DO THIS. The lines below are to be quoted exactly, from the first through the one that contains "520, 56, 0.0011))".

SOURCE EXCERPT.
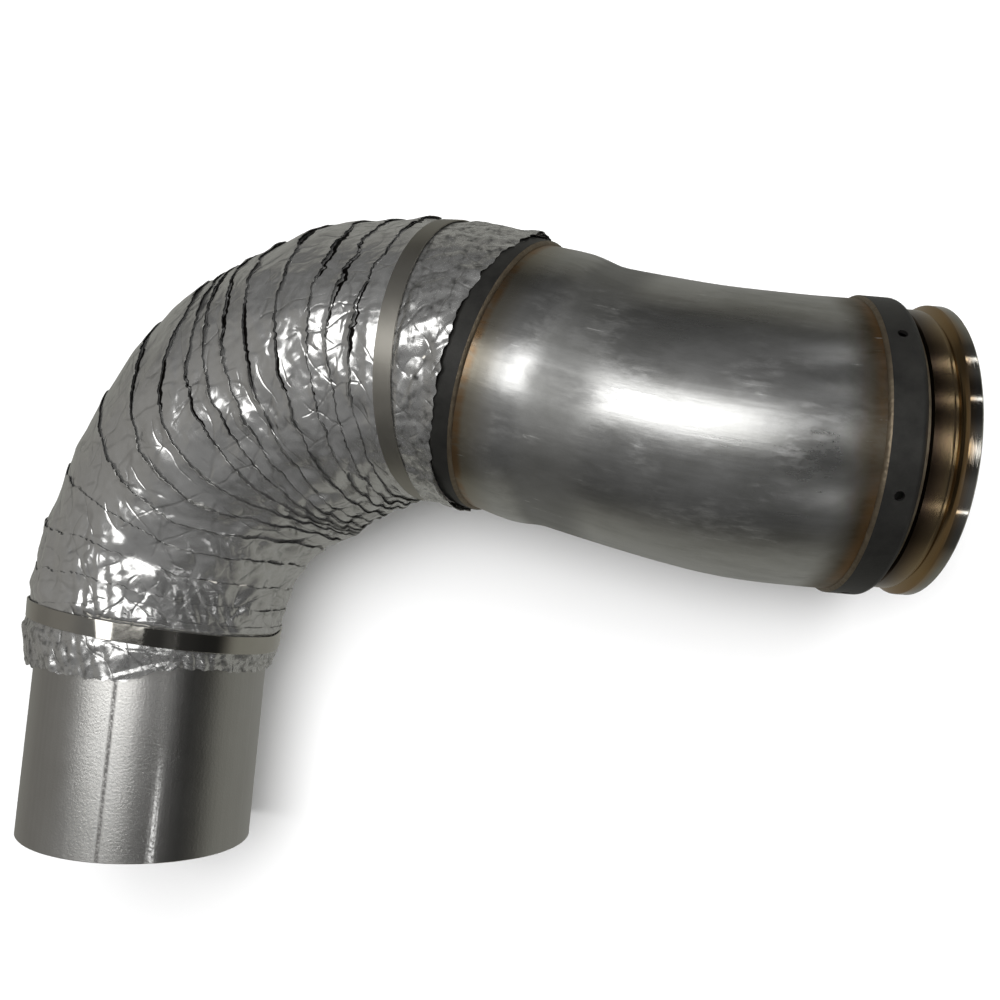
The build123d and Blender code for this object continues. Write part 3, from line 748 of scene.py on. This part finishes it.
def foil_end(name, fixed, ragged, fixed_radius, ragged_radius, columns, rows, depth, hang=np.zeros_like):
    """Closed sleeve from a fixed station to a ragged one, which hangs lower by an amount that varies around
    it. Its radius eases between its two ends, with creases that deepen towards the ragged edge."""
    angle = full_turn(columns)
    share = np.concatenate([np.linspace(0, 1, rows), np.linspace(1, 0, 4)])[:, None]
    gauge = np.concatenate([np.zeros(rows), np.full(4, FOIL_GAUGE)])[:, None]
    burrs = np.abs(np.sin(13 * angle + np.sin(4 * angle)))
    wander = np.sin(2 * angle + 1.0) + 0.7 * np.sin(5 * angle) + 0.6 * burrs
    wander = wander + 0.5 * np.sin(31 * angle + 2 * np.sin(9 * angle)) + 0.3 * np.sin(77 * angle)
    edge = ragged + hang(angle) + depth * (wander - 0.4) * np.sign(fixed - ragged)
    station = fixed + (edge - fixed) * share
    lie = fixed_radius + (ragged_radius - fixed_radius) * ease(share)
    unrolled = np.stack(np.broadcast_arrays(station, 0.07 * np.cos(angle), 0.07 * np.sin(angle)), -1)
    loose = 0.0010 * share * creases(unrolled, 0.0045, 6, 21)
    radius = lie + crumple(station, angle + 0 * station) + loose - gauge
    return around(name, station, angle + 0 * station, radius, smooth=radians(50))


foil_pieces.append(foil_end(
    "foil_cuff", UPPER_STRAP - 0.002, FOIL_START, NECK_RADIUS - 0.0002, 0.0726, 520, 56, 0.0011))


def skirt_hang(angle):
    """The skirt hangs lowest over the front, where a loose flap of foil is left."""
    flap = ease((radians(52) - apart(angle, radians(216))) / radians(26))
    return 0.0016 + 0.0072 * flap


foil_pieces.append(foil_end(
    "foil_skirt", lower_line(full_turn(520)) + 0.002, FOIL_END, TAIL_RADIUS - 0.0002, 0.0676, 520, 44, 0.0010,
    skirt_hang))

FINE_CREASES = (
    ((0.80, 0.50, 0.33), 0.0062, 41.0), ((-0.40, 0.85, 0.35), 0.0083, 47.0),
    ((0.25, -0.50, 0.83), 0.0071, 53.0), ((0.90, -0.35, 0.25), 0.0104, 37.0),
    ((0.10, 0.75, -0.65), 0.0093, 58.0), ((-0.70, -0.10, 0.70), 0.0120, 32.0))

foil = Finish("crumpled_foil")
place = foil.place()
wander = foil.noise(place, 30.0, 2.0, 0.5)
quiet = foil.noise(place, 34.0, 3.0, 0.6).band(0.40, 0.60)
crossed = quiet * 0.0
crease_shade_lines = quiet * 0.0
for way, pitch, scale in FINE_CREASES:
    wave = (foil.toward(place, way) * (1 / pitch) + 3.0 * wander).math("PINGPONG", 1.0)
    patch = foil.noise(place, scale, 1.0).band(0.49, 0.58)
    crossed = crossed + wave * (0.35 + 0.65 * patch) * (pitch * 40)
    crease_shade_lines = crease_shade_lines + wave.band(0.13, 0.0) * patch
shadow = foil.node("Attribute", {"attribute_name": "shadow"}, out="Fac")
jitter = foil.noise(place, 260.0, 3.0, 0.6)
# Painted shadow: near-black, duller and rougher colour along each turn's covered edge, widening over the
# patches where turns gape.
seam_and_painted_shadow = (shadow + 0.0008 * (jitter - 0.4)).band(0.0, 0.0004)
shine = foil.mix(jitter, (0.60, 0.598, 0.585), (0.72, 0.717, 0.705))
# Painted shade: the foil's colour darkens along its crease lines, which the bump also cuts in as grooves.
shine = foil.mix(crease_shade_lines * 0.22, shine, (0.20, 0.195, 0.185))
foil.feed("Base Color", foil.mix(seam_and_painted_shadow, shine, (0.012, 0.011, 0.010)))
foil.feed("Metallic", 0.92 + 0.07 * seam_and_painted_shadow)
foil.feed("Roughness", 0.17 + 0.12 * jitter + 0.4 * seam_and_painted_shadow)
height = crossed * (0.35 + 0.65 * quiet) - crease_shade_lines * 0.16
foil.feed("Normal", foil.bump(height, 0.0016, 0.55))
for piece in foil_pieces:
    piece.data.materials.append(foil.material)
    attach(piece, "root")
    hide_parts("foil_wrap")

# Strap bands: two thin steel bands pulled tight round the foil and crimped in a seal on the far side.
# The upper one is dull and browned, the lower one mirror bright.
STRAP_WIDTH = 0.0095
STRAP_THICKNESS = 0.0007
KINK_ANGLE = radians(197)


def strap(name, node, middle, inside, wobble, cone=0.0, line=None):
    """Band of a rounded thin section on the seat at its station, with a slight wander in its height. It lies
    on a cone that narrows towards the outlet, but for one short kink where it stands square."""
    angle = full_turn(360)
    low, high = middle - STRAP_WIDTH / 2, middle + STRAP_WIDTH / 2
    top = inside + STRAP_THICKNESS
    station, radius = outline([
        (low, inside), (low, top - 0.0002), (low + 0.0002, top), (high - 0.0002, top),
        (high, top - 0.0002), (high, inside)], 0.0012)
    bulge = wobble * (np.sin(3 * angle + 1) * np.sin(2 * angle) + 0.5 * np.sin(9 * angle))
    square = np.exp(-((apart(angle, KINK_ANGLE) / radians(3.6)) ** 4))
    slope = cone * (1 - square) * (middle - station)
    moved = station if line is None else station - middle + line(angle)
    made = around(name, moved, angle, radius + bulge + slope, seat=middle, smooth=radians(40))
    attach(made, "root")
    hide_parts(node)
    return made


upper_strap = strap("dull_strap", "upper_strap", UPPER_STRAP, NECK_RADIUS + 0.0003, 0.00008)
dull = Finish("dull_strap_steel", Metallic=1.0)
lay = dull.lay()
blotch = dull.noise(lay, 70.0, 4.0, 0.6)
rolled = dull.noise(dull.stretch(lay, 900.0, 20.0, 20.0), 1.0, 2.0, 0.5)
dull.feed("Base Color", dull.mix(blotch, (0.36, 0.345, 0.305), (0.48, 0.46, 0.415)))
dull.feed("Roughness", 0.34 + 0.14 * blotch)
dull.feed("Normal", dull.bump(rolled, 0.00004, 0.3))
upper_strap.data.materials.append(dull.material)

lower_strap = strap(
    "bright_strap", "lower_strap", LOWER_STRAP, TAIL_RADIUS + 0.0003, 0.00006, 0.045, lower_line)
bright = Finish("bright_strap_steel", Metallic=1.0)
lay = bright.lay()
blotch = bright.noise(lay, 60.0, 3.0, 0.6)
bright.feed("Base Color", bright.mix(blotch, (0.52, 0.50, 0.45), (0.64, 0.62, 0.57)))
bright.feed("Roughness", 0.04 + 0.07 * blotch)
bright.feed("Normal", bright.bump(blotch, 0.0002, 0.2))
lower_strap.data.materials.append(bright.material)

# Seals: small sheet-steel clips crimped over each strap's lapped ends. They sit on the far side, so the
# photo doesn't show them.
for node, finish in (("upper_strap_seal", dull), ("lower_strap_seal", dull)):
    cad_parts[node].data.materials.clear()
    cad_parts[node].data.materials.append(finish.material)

ANSWER IN FULL.
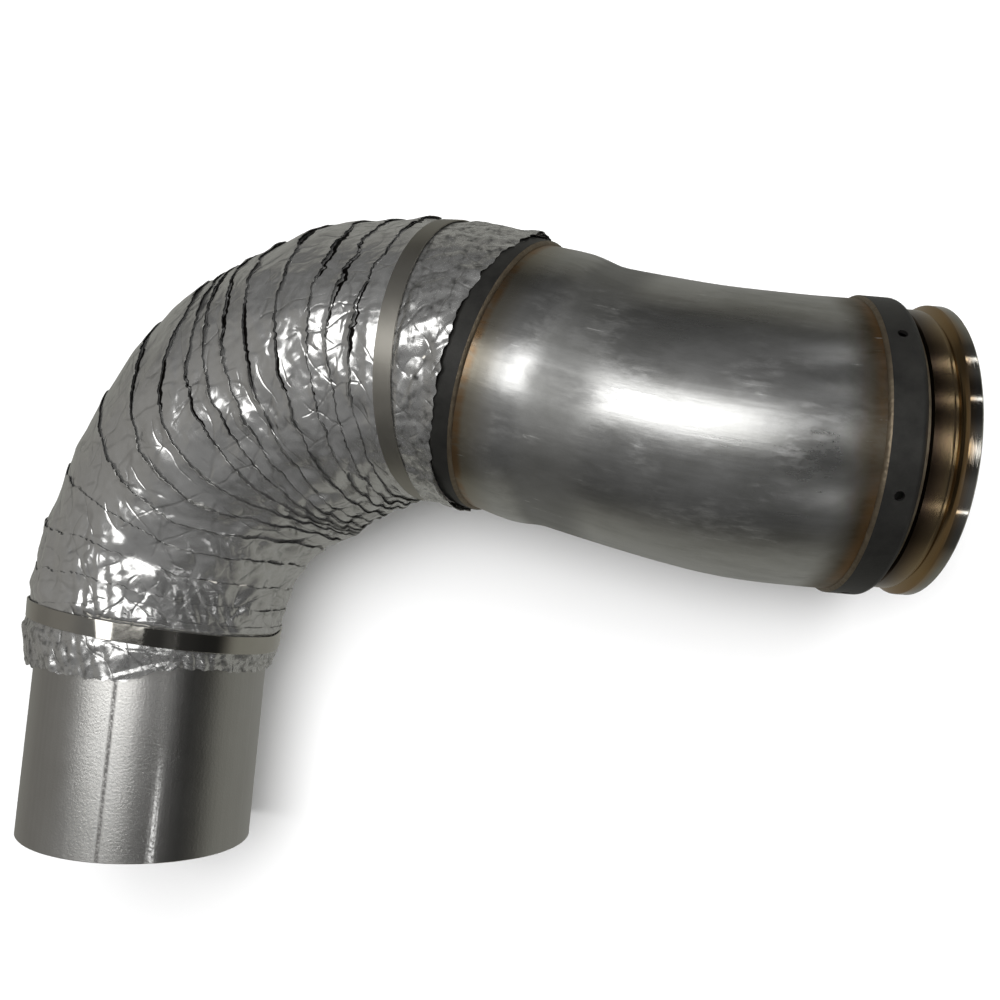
The build123d and Blender code for this object continues. Write part 3, from line 748 of scene.py on. This part finishes it.
def foil_end(name, fixed, ragged, fixed_radius, ragged_radius, columns, rows, depth, hang=np.zeros_like):
    """Closed sleeve from a fixed station to a ragged one, which hangs lower by an amount that varies around
    it. Its radius eases between its two ends, with creases that deepen towards the ragged edge."""
    angle = full_turn(columns)
    share = np.concatenate([np.linspace(0, 1, rows), np.linspace(1, 0, 4)])[:, None]
    gauge = np.concatenate([np.zeros(rows), np.full(4, FOIL_GAUGE)])[:, None]
    burrs = np.abs(np.sin(13 * angle + np.sin(4 * angle)))
    wander = np.sin(2 * angle + 1.0) + 0.7 * np.sin(5 * angle) + 0.6 * burrs
    wander = wander + 0.5 * np.sin(31 * angle + 2 * np.sin(9 * angle)) + 0.3 * np.sin(77 * angle)
    edge = ragged + hang(angle) + depth * (wander - 0.4) * np.sign(fixed - ragged)
    station = fixed + (edge - fixed) * share
    lie = fixed_radius + (ragged_radius - fixed_radius) * ease(share)
    unrolled = np.stack(np.broadcast_arrays(station, 0.07 * np.cos(angle), 0.07 * np.sin(angle)), -1)
    loose = 0.0010 * share * creases(unrolled, 0.0045, 6, 21)
    radius = lie + crumple(station, angle + 0 * station) + loose - gauge
    return around(name, station, angle + 0 * station, radius, smooth=radians(50))


foil_pieces.append(foil_end(
    "foil_cuff", UPPER_STRAP - 0.002, FOIL_START, NECK_RADIUS - 0.0002, 0.0726, 520, 56, 0.0011))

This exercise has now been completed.